30 November 2008

A lot.

Thus far, I've enjoyed thirteen years of aikido, including five distinct styles, six different dojo, and more seminars than I presently care to count. In that time, the following injuries have come my way: a torn knee ligament; a twice-broken nose; a dislocated finger; mat-burn to the point of bleeding from the knees, heels, toes, knuckles, and face; a chipped tooth; a black eye; a couple slight sprains of the wrists; innumerable relatively-minor bruises and cuts; and no small amount of damage to the ego. To be certain, there is more, happily forgotten, for now.

This sounds, perhaps, like a lot. But I train a lot: three hours a day; six days a week. Compared to the peril, violence, and plain-old accidents of normal life (car wrecks; potato peelers; drunk guys and psychos) it's not a bad ratio for what some might describe as a part-time job in a full-contact sport. Tonight, however, I've reached an ignoble impasse. Tonight I suffer pain I cannot blame on any particular strike, joint-lock, or throw.
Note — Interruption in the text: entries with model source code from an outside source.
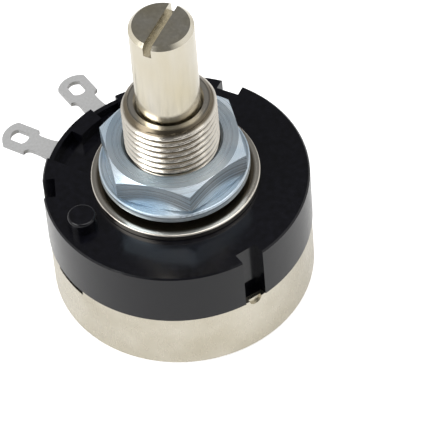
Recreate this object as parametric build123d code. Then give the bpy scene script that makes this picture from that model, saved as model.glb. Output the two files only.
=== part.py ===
from build123d import *
import os
from math import cos, radians, sin, sqrt

# Panel potentiometer with a 6 mm shaft, an M9 bushing and three solder lugs, in mm.
# The origin is the centre of the rear cover's back face, on the shaft axis, and +Z
# runs out along the shaft. Angles are in degrees, counter-clockwise from +X seen from
# the shaft's end.

# Rear cover: a drawn steel can.
cover_diameter = 24.8
cover_height = 6.65
cover_wall = 0.4
cover_edge_radius = 0.45
stake_radius = 0.65
stake_depth = 0.25
rim_notch_angle = 209.0
rim_notch_width = 4.0
rim_notch_depth = 0.7

# Housing: one phenolic moulding that carries everything else.
housing_diameter = 25.0
housing_height = 6.05
housing_edge_chamfer = 0.15
cavity_radius = 10.6
ceiling_thickness = 2.95
spigot_clearance = 0.05
side_slot_angles = (60.0, 180.0, 300.0)
side_slot_width = 2.2
side_slot_depth = 1.2
slot_pocket_width = 1.6
slot_pocket_height = 1.5
slot_pocket_depth = 0.3
boss_diameter = 2.7
boss_height = 1.4
boss_offset = 10.2
boss_angle = 208.0
boss_edge_radius = 0.25

# Terminals: three equal stamped lugs, spread about the middle one.
terminal_angle = 120.0
terminal_pitch = 26.5
terminal_thickness = 0.5
lug_width = 3.0
lug_straight = 2.3
lug_tip_radius = 2.1
lug_neck_width = 1.9
lug_root_width = 2.8
lug_hole_diameter = 1.8
lug_hole_across_flats = 1.4
lug_hole_offset = 17.3
lug_hole_to_corner = 1.0
lug_neck_length = 1.1
lug_root_offset = 12.9
lug_inner_end = 8.9
terminal_slot_clearance = 0.06

# The housing's recess over the terminals, with the rim and the two teeth left round it.
recess_depth = 2.35
recess_side_offset = 3.4
recess_inner_clearance = 0.3
recess_gap_half_angle = 6.4
rim_height = 1.45
sill_height = 0.85
rim_thickness = 0.45
tooth_end_angle = 21.0
tooth_thickness = 1.6

# Rotation: the shaft stands turned clockwise from the middle of its travel.
travel_half = 150.0
rest_turn = -60.0
stop_block_half_angle = 21.5
stop_end_gap = 0.5
stop_overlap = 0.3
stop_block_depth = 1.1

# Bushing: turned brass, nickel plated, swaged into the housing.
flange_radius = 7.92
flange_thickness = 0.7
flange_edge_radius = 0.15
seat_radius = 5.7
seat_height = 0.95
thread_radius = 4.43
bushing_height = 10.0
bushing_top_ring_radius = 3.8
bushing_chamfer_height = 0.55
bushing_spigot_radius = 4.6
swage_radius = 5.4
swage_thickness = 0.5
shaft_running_clearance = 0.04

# Washer and nut on the bushing's thread.
thread_clearance = 0.04
washer_radius = 7.05
washer_thickness = 0.75
washer_hole_clearance = 0.15
washer_edge_radius = 0.2
nut_across_flats = 12.3
nut_thickness = 3.0
nut_chamfer_angle = 30.0
nut_chamfer_radius = 6.15
nut_corner_angle = 38.5
nut_countersink_radius = 4.75
nut_countersink_angle = 45.0

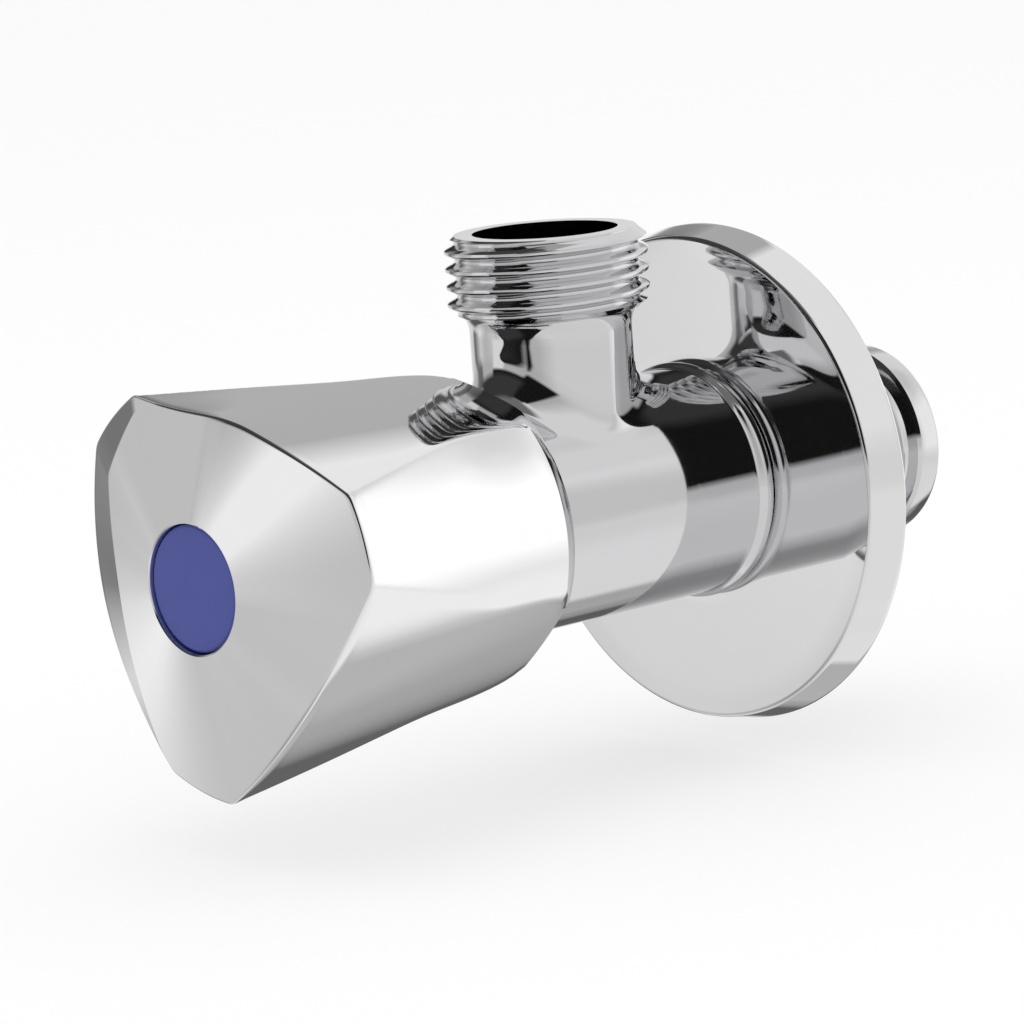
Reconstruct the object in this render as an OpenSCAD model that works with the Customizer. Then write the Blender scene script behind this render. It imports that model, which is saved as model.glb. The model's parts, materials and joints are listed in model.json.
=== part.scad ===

Tonight I am, simply, sore. It hurts to stand. And walk. Even breathing must be done in proper measure. (Almost) worse than the pain is the mystery of its source. I've been putting forth a little extra effort lately, and I am more often industrious and athletic on the mat than I am lazy. Yet, though I can't single out any specific recent training for blame, my body feels pushed to a more dire limit than I remember it previously knowing. Wisdom teeth surgery sore. Disastrous teenage romance sore. Santa Claus truth sore.

Maybe it's the eight soon-to-test nage for whom I am presently designated uke, and their attendant preparation. Maybe the years are catching up to me even worse than I'd suspected. Maybe, rather than writing and complaining, I should have just gone to bed, instead, but tonight I feel impelled to begin a long-ruminated project, participating in that dubious literary tradition of sharing my pain with the world, and so I begin this blog of just how much aikido hurts.